Wed, May 21, 2003 - Page 6 News List

US offers a compromise in bid to end Iraq sanctions


In hopes of getting strong UN support, the US made some concessions in its quest to lift 13-year-old trade sanctions against Iraq, somewhat enhancing the role of the UN and opening the door for the return of UN arms inspectors.

But the resolution, expected to be adopted by Friday, still gives the US and Britain wide-ranging powers to run Iraq and control its oil industry until a permanent government is established, which could take years.

The text, the third version distributed on Monday, seeks to accommodate some of the criticism by France, Russia, China and other UN Security Council members, particularly what they see as an attempt to sideline the UN but obtain privileges the world body has under international law.

While few expect any country to veto the text, the US wants a large majority in the 15-nation council.

Without UN action to lift the sanctions, imposed when Iraqi troops invaded Kuwait in 1990, Washington would be in a legal no man's land, with many firms unwilling to engage in trade with Iraq, and oil exports open to lawsuits.

Russia's UN Ambassador Sergei Lavrov said he "welcomed the mood of the co-sponsors to really try their best to respond to as many question as they can." But he said council members wanted "more clarity" at the lack of any time limit or renewal of the resolution.

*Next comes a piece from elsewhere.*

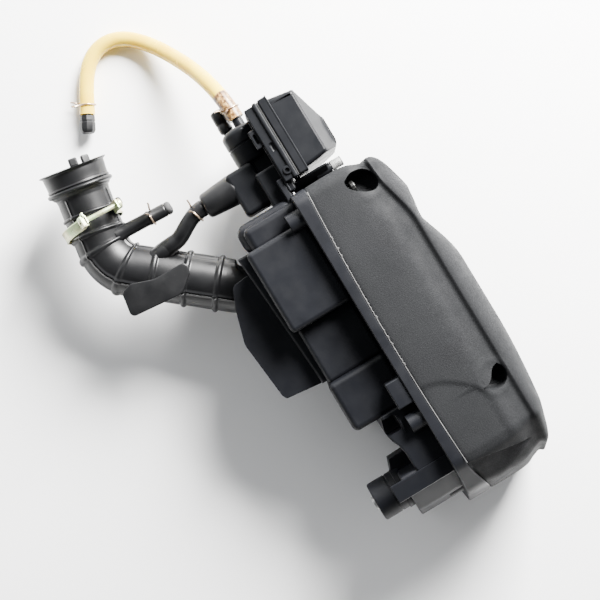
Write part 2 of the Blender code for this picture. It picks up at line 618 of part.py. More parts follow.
def breather_seal():
    seal = box("breather_seal", (-222.6, 5.6 + GAP, 30.8), (-156.6, 7.0 - GAP, 107.4), SEAL)
    return boolean(seal, "DIFFERENCE", [box("seal_window", (-218, 0, 35.5), (-162.5, 12, 102.5))])


def breather_baffle():
    baffle = box("breather_baffle", (-214.5, 3.0, 39.0), (-166.5, 5.0, 99.0), CHAMBER)
    slots = [box(f"baffle_slot_{i}", (-208, -4, z), (-173, 12, z + 5)) for i, z in enumerate((48, 62, 76, 90))]
    return boolean(baffle, "DIFFERENCE", slots)


def breather_screw():
    x, z = STRAP_SCREW
    screw = rod("breather_screw", (x, -11.0, z), (x, 0.0, z), 1.6, STEEL, sides=10)
    head = rod("strap_head", (x, -1.0 + GAP, z), (x, 1.2, z), 3.6, None, sides=12, bevel=0.5)
    return boolean(screw, "UNION", [head])


def breather_bolt():
    bolt = rod("breather_bolt", (STUD_X, 25.0, 82.0), (STUD_X, 44.0, 82.0), 3.0, ZINC, sides=12)
    head = rod("bolt_collar", (STUD_X, 33.0 + GAP, 82.0), (STUD_X, 42.5, 82.0), 4.4, None, sides=6)
    return boolean(bolt, "UNION", [head])


def outlet_duct():
    duct = rod("outlet_duct", (DUCT_X, -42.0 - GAP, DUCT_Z), (DUCT_X, DUCT_END_Y, DUCT_Z), 13.0, CHAMBER,
               end_radius=10.4, sides=20, bevel=2.0)
    return duct


def nipple_cap():
    return rod("nipple_cap", (-222.8, -24.0, 52.0), (-243.0, -24.0, 52.0), 6.0, RUBBER, sides=14, bevel=1.4)


def hose_plug():
    end = Vector(HOSE_ROUTE[-1])
    way = (end - Vector(HOSE_ROUTE[-2])).normalized()
    start = end + way * GAP
    return rod("hose_plug", tuple(start), tuple(start + way * 16), 6.0, RUBBER, sides=12, bevel=0.8)


# ---------------------------------------------------------------- ear bush
def bush(name, inner, outer, start, end, look):
    solid = rod(name, (EAR_X, start, EAR_Z), (EAR_X, end, EAR_Z), outer, look, sides=20)
    return boolean(solid, "DIFFERENCE", [rod(name + "_bore", (EAR_X, start - 9, EAR_Z),
                                             (EAR_X, end + 9, EAR_Z), inner, None, sides=16)])


# ---------------------------------------------------------------- assembly
rear_case()
front_cover()
cover_seal()
for screw_index, (screw_x, screw_z) in enumerate(SCREWS):
    cover_screw(screw_index, screw_x, screw_z)
filter_frame()
filter_element()
intake_snorkel()
intake_hose()
clamp_band()
clamp_screw()
clamp_nut()
stub_plug()
wire_clamp("stub_clamp", stub_point(-13), STUB_WAY, 6.9, (-0.6, 0, 1))
return_hose()
wire_clamp("return_clamp", (-175.7, -81.2, 71.9), (0.26, -0.96, 0), 7.6, (-0.7, 0, 1))
breather_base()
breather_lid()
breather_seal()
breather_baffle()
breather_bolt()
breather_screw()
outlet_duct()
nipple_cap()
tube("breather_hose", HOSE_ROUTE, HOSE_RADIUS, AMBER)
hose_plug()
wire_clamp("nipple_clamp", (-237.0, -12.7, 61.6), (-1, 0, 0), 8.1, (0, -0.75, 1))
wire_clamp("plug_clamp", (-314.6, -116.7, 8.95), (0.88, -0.48, 0), 7.9, (-0.6, -1, 0.35))
bush("mount_grommet", 6.4, 10.7, -76.0, -52.0, RUBBER)
bush("mount_sleeve", 4.2, 6.1, -79.0, -51.5, STEEL)
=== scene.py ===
"""Looks of a moulded air filter housing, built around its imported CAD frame.

Lengths are in millimetres in the drawing's own axes until world() turns them into metres in the
shared frame. X runs along the box, Y from the rear case to the cover, Z up from the table.
"""
import math

import bmesh
import bpy
from mathutils import Matrix, Vector, noise

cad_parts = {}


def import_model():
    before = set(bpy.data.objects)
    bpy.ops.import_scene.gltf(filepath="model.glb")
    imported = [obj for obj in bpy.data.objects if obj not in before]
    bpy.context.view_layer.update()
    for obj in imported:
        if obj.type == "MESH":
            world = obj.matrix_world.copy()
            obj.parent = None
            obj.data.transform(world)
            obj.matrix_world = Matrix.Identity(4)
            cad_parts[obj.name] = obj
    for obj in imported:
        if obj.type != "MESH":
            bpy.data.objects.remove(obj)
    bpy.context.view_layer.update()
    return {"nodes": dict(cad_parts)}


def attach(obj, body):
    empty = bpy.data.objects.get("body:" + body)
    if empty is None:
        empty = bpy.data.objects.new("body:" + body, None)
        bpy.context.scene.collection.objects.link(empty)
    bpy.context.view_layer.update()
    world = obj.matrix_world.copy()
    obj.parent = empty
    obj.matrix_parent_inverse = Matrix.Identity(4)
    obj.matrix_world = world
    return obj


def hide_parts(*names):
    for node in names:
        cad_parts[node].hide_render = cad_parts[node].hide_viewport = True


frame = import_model()
NODES = frame["nodes"]
SHIFT = Vector((60.34, 49.43, 0.0))
UP = Vector((0, 0, 1))
CAMERA_PLACE = Vector((-0.01006, 0.00463, 1.0))
BRIGHT_SIDE = (-0.55, 0.83, 0.0)         # the way towards the brighter side of the sky


def world(point):
    return (Vector(point) + SHIFT) * 0.001


def smooth(t):
    t = min(1.0, max(0.0, t))
    return t * t * (3 - 2 * t)


# ---------------------------------------------------------------- camera, light and table
def camera_and_light():
    right, up = Vector((0.517, 0.857, 0)).normalized(), Vector((-0.857, 0.517, 0)).normalized()
    data = bpy.data.cameras.new("camera")
    data.lens, data.sensor_width = 67.5, 36
    camera = bpy.data.objects.new("camera", data)
    bpy.context.scene.collection.objects.link(camera)
    turn = Matrix((right, up, UP)).transposed().to_4x4()
    camera.matrix_world = Matrix.Translation(CAMERA_PLACE) @ turn
    bpy.context.scene.camera = camera

    sky = bpy.data.worlds.new("studio")
    sky.use_nodes = True
    nodes, wires = sky.node_tree.nodes, sky.node_tree.links
    way = nodes.new("ShaderNodeSeparateXYZ")
    wires.new(nodes.new("ShaderNodeTexCoord").outputs["Generated"], way.inputs["Vector"])
    fade = nodes.new("ShaderNodeValToRGB")
    fade.color_ramp.elements[0].position, fade.color_ramp.elements[0].color = 0.12, (1.0, 1.0, 1.0, 1)
    fade.color_ramp.elements[1].position, fade.color_ramp.elements[1].color = 0.66, (0.018, 0.019, 0.021, 1)
    wires.new(way.outputs["Z"], fade.inputs["Fac"])
    wires.new(fade.outputs["Color"], nodes["Background"].inputs["Color"])
    turned = nodes.new("ShaderNodeVectorMath")
    turned.operation, turned.inputs[1].default_value = "DOT_PRODUCT", BRIGHT_SIDE
    wires.new(way.inputs["Vector"].links[0].from_socket, turned.inputs[0])
    spread = nodes.new("ShaderNodeMapRange")
    for socket, value in (("From Min", -0.7), ("From Max", 0.8), ("To Min", 1.8), ("To Max", 4.8)):
        spread.inputs[socket].default_value = value
    wires.new(turned.outputs["Value"], spread.inputs["Value"])
    wires.new(spread.outputs["Result"], nodes["Background"].inputs["Strength"])
    bpy.context.scene.world = sky
    lamps = [("key", up * 1.15 + right * 0.5 + UP * 0.8, 0.7, 300.0, (1.0, 0.99, 0.975)),
             ("fill", -right * 1.0 + up * 0.8 + UP * 1.2, 1.4, 9.0, (0.95, 0.98, 1.0))]
    for name, place, size, power, colour in lamps:
        lamp = bpy.data.lights.new(name, "AREA")
        lamp.size, lamp.energy, lamp.color = size, power, colour
        holder = bpy.data.objects.new(name, lamp)
        holder.location = place
        holder.rotation_euler = (-place).to_track_quat("-Z", "Y").to_euler()
        holder.visible_camera = False
        bpy.context.scene.collection.objects.link(holder)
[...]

In deference to Russia, which was favored in contracts by the ousted government of President Saddam Hussein, the resolution phases out the existing UN-run oil and civilian supply network over six months instead of four months.

It does not guarantee that all contracts in the so-called oil-for-food pipeline will be honored, such as the US$4 billion owed Russian firms, but leaves time to sort them out.

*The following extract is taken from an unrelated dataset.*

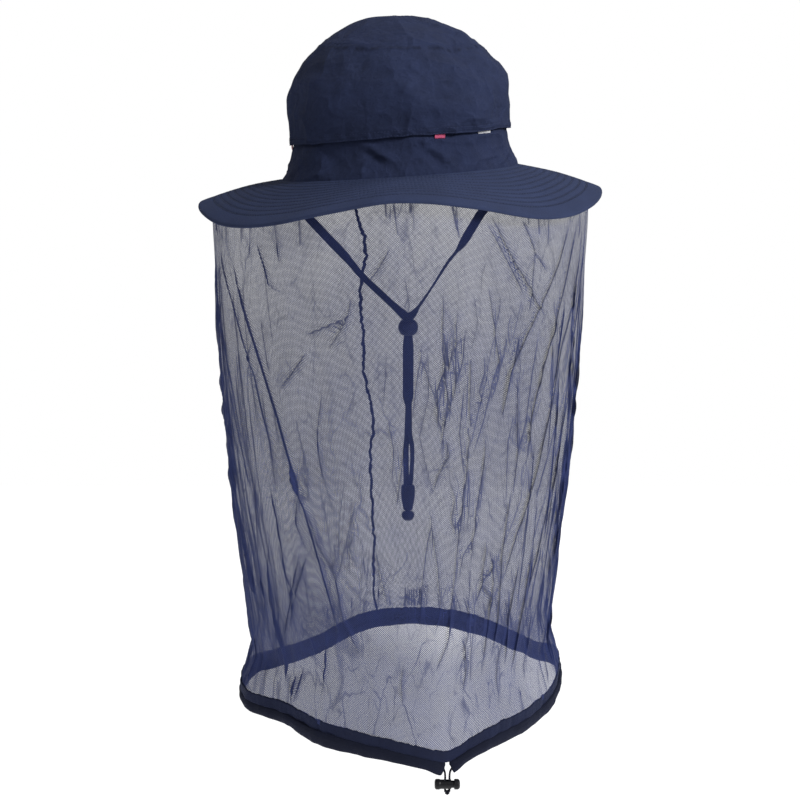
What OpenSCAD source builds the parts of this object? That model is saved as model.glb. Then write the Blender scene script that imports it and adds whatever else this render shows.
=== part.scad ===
// Beekeeping veil: a soft sun hat with a net sewn under its brim, a drawcord hem and a chin strap.
// Millimetres. The origin is the middle of the head opening, +Z points up and the face looks along -Y.

/* [Crown] */
// Half of the crown's width where it meets the brim
crown_half_w = 98; // [92:1:104]
// Half of the crown's depth, front to back, where it meets the brim
crown_half_d = 105; // [98:1:112]
// Height of the crown's top above the head opening
crown_h = 126; // [118:1:134]
// Height of the stitched ring that joins the oval tip to the side panel
tip_seam_h = 103; // [98:1:106]
// Thickness of the crown's cloth
cloth_t = 1.2; // [0.8:0.1:1.4]

/* [Brim] */
// Width of the brim from the crown to its edge
brim_w = 70; // [60:1:80]
// How far the brim's edge droops below the head opening, on average
brim_droop = 19; // [12:1:24]
// Thickness of each of the brim's three layers
brim_layer_t = 0.8; // [0.6:0.1:1]
// Distance from the brim's edge to the middle of the net's sewing tape
net_inset = 11; // [8:1:16]

/* [Net] */
// Depth of the hem's top edge below the head opening
net_drop = 441; // [400:1:480]
// Thickness allowed for the gathered net
net_t = 1.2; // [1:0.1:2]

/* [Hem] */
// Height of the flat upper strip of the hem
hem_band_h = 9; // [7:0.5:11]
// Height of the rolled casing that holds the drawcord
casing_h = 9.6; // [8:0.2:12]
// Diameter of the drawcord
cord_d = 1.8; // [1.6:0.1:2]
// Angle round the hem at which the drawcord comes out, from +X
cord_exit_a = 285; // [280:1:290]

/* [Cord lock] */
// Radius of the cord lock's two round ends
lock_end_r = 4.3; // [4:0.1:4.8]
// Travel of the cord lock's button
lock_travel = 2.2; // [1.8:0.1:2.2]

/* [Chin strap] */
// Width of the chin strap's tape
strap_w = 7.5; // [6.5:0.1:8]
// Thickness of the chin strap's tape
strap_t = 1; // [0.8:0.1:1.1]
// Radius of the slider's ball
slider_r = 8.5; // [7.5:0.1:9]
// Height of the slider between its flat ends
slider_h = 12.8; // [11:0.2:14]

/* [Hidden] */

$fn = 48;
ring_n = 64;
ring_angles = [for (i = [0 : ring_n - 1]) i * 360 / ring_n];
navy = [0.16, 0.19, 0.3];
deep_navy = [0.11, 0.12, 0.19];
net_blue = [0.45, 0.47, 0.56, 0.6];
dark_plastic = [0.15, 0.15, 0.18];
label_pink = [0.75, 0.35, 0.42];
layer_gap = 0.1;

// ---- helpers ----

function mix(a, b, f) = a + (b - a) * f;

// Signed difference between two angles, from -180 to 180
function turn(a, b) = (a - b + 540) % 360 - 180;

// A bump of height 1 at angle a0 that fades over about w degrees
function bump(a, a0, w) = exp(-pow(turn(a, a0) / w, 2));

// A smooth curve through four values, between the middle two
function smooth4(p, q, r, s, f) =
    q + f * (r - p + f * (2 * p - 5 * q + 4 * r - s + f * (3 * (q - r) + s - p))) / 2;

// A closed ring of closed sections, each a list of points: its outer side from first to last,
// then its inner side back again. Both sides are split along the same diagonals, so that layers
// of one shape lie flat.
module ring_shell(sections) {
    n = len(sections);
    m = len(sections[0]);
    faces = [
        for (i = [0 : n - 1], j = [0 : m - 1])
            let (a = i * m + j, b = i * m + (j + 1) % m, c = ((i + 1) % n) * m + (j + 1) % m,
                d = ((i + 1) % n) * m + j)
            each j < m / 2 ? [[a, b, c], [a, c, d]] : [[a, b, d], [b, c, d]]
    ];
    polyhedron([for (s = sections) each s], faces, convexity = 10);
}

// A run of closed sections with a flat cap at each end
module swept(sections) {
    n = len(sections);
    m = len(sections[0]);
    faces = [
        for (i = [0 : n - 2], j = [0 : m - 1])
            let (a = i * m + j, b = i * m + (j + 1) % m) each [[a, b, b + m], [a, b + m, a + m]]
    ];
    first = [for (j = [1 : m - 2]) [0, j + 1, j]];
    last = [for (j = [1 : m - 2]) [(n - 1) * m, (n - 1) * m + j, (n - 1) * m + j + 1]];
    polyhedron([for (s = sections) each s], concat(faces, first, last), convexity = 10);
}

// A round cord of diameter d and m sides along a list of points
module cord(path, d, m) {
    n = len(path);
    swept([
        for (i = [0 : n - 1])
            let (dir = path[min(i + 1, n - 1)] - path[max(i - 1, 0)], z = dir / norm(dir),
                side = abs(z.z) > 0.9 ? [0, 1, 0] : [0, 0, 1], x = cross(side, z) / norm(cross(side, z)),
                y = cross(z, x))
            [for (j = [0 : m - 1]) path[i] + d / 2 * (cos(j * 360 / m) * x + sin(j * 360 / m) * y)]
    ]);
}

// ---- the hat's curves ----

// Height of the seam between crown and brim at angle a
function seam_z(a) = 1 + 6.6 * cos(a) - 6 * sin(a);

// Height of the side panel's hemmed lower edge at angle a
function flap_z(a) = 29.6 + 7.4 * cos(a) - 6.5 * sin(a);

// How far the lower band stands in from the crown's base at height h above its seam
function band_inset(h) = lookup(h, [[-2, 0], [1, 0.6], [8, 4.5], [20, 8.5], [30, 10.5], [60, 10.5]]);

// How far the side panel stands in from the crown's base at height z
function side_inset(z) =
    lookup(z, [
        [20, 7.5], [34, 7.3], [46, 6.5], [58, 7], [76, 11.5], [90, 19.5], [98, 27], [tip_seam_h, 34]
    ]);

// A point on the crown that stands in by an inset at angle a and height z
function crown_pt(a, inset, z) = [(crown_half_w - inset) * cos(a), (crown_half_d - inset) * sin(a), z];

// Height of the brim's edge at angle a: it lifts at the front and back and dips at the four corners
function edge_z(a) = 5.5 * cos(2 * a + 180) + 7 * cos(4 * a) + 5.5 * cos(a) - 3 * sin(a) - brim_droop;

// A point on the brim, from u = 0 at the crown to u = 1 at the edge, lifted by dz
function brim_pt(a, u, dz) = [
    (crown_half_w - 1 + brim_w * u) * cos(a),
    (crown_half_d - 1 + brim_w * u) * sin(a),
    mix(seam_z(a), edge_z(a), u) + 2 * sin(180 * u) + dz
];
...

On the political role of the UN, the draft calls for a high-level special representative with "independent responsibilities." The envoy would "work intensively" with the US and Britain "to facilitate a process leading to an internationally recognized, representative government of Iraq" but his or her duties are still vague.

US Ambassador John Negroponte said Washington could offer further changes but it was unlikely. "Never say never," he said. "But ... we have gone just about as far as we can in meeting the concerns expressed by other delegations."

The resolution, he said, foresaw no role for UN arms inspectors. But the new text mentions their mandate in UN resolutions since 1991, and opens the door for their return to verify Iraq had no weapons of mass destruction.

Most controversial is shielding Iraq's oil revenues and a special Development Fund set up to administer them until 2008 from any lawsuits, attachments or claims. This is usual for a fund administered by the UN but not one over which the world body has no power.

However, the new text says buyers of Iraqi oil are not necessarily immune from suits, such as cases of oil spills.

Money from the fund can be spent by the US and Britain for the benefit of the Iraqi people. An international board, including the UN, will monitor the fund.

Troubling to international law experts is the rewriting of the 1949 Geneva Conventions on the duties of occupying powers, such as the US and Britain. They are not supposed to create a new permanent government or commit Iraq to long-term contracts, such as oil exploration, under the Geneva treaties.